O grupo da reeleição passa por fortes divergências internas e não consegue dar o rumo da campanha, é a avaliação. O PT não é ouvido para nada. As quedas de índice de intenção de voto, a cada pesquisa de opinião, aumentam o stress, as discordâncias e o desejo de afastamento da campanha.
Por tudo isso a militância estaria anestesiada, lenta. Com base na constatação de que sem ela não se vence uma campanha desse tipo é que Lula começou a falar mais diretamente ao grupo. O Lula está dando, em todas as intervenções que faz, combustível para a militância do PT agir, discursar.
Muitos têm dito a ele que, agora, ainda trabalharão por ela, mas depois não adianta inventar um novo poste. "Em 2018 é você", dizem a Lula, como a criança que concorda em comer salada desde que mais tarde lhe permitam um chocolate.
Lula está fazendo seu papel com prazer. O tom melífluo de outras épocas, fica para depois, quando tiver que formar maioria no Congresso com os políticos da direita no seu colo. Agora não é candidato e, portanto, pode aposentar temporariamente o modelo paz e amor. A militância quer "bateu, levou", e Lula vai dar.

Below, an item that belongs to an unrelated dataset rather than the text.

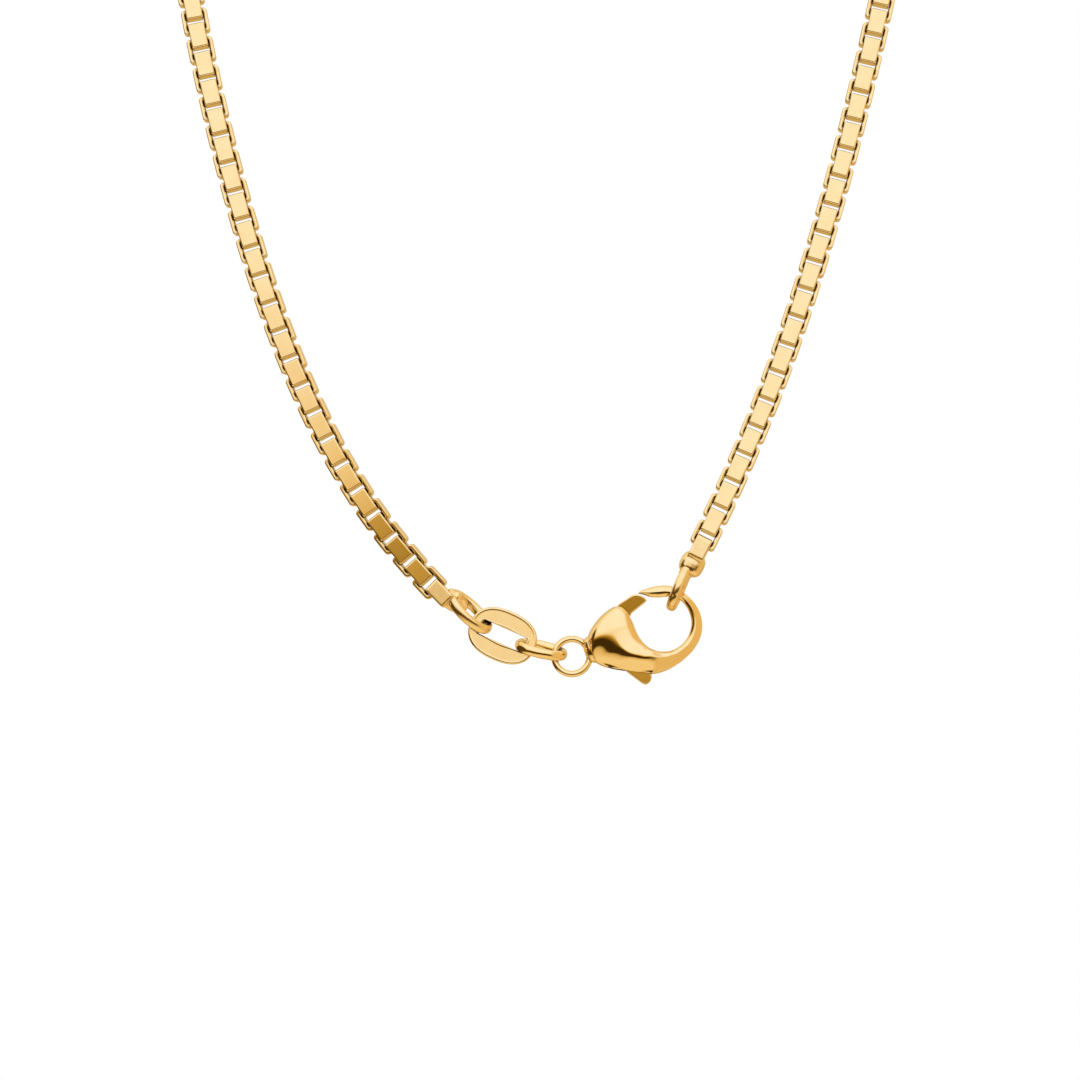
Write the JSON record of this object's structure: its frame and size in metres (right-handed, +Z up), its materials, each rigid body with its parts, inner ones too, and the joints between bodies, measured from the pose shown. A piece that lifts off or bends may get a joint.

O PT consegue localizar o ponto exato, naquele Itaquerão de 68 mil lugares, onde começou a vaia e os insultos à presidente Dilma Rousseff. Dizem os analistas de campanha que o zum-zum surgiu "na área vip da esquerda do camarote da Dilma".
Exatamente ali teriam assento os integrantes do grupo que Lula definiu como "elite interiorana". Quem são, exatamente? Ah, fazendeiros, industriais, ricaços do interior de São Paulo em geral, dizem vagamente.
Tamanha precisão tem ares de investigação já concluída e transitada em julgado para servir de motivo, o único em meses de campanha, a mobilizar a defesa generalizada de Dilma.
Porém, sobre esse óbvio acontecimento, recomenda-se a leitura da análise e antológica compilação de insultos em estádios feita por Renato Maurício Prado, em 'O Globo' de segunda-feira.
Vaias e insultos estão no ar que se respira em volta da bola.